Ethical and legal allocation
From an ethical and legal perspective, manufacturers bear responsibility for design defects, inadequate validation, and poor data curation; rigorous testing and transparent reporting are necessary to meet standards of care. Surgeons and clinical teams retain responsibility for case selection, supervision, and intraoperative intervention when autonomous systems operate, because clinical judgment remains essential to respond to unexpected situations. Healthcare institutions are responsible for training, maintenance, and local implementation policies that determine whether a device is used appropriately. Regulators such as the U.S. Food and Drug Administration set premarket requirements and post-market surveillance expectations that create systemic accountability and can assign liabilities through approval conditions.
Practical steps to assign fault and prevent harm
Operationalizing allocation involves aligning legal doctrines to technical realities: use product liability for manufacturing and algorithmic defects, apply medical negligence where clinician supervision fails, and employ contract and procurement rules to allocate maintenance and update responsibilities to service providers. Shared responsibility mechanisms—such as mandatory incident reporting, transparent audit trails that record who made which decision and why, and legally recognized standards for acceptable autonomy—reduce ambiguity after adverse events.
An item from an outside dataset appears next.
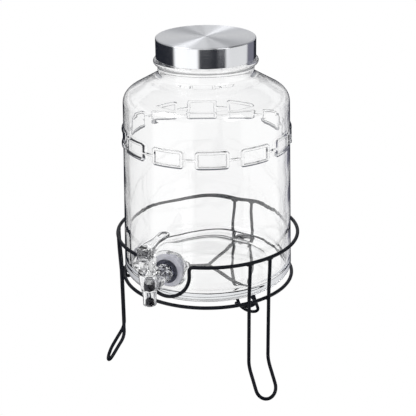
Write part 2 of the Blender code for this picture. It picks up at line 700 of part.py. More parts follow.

Cultural and territorial nuances matter: in communities with high deference to clinicians, legal systems may emphasize practitioner liability, while others may prioritize manufacturer accountability; low-resource settings face disproportionate risks from weak regulatory capacity and limited maintenance infrastructure, compounding environmental costs when devices fail.
When responsibility is clearly apportioned and backed by governance, harm can be reduced, trust restored, and incentives aligned toward safer design and equitable deployment.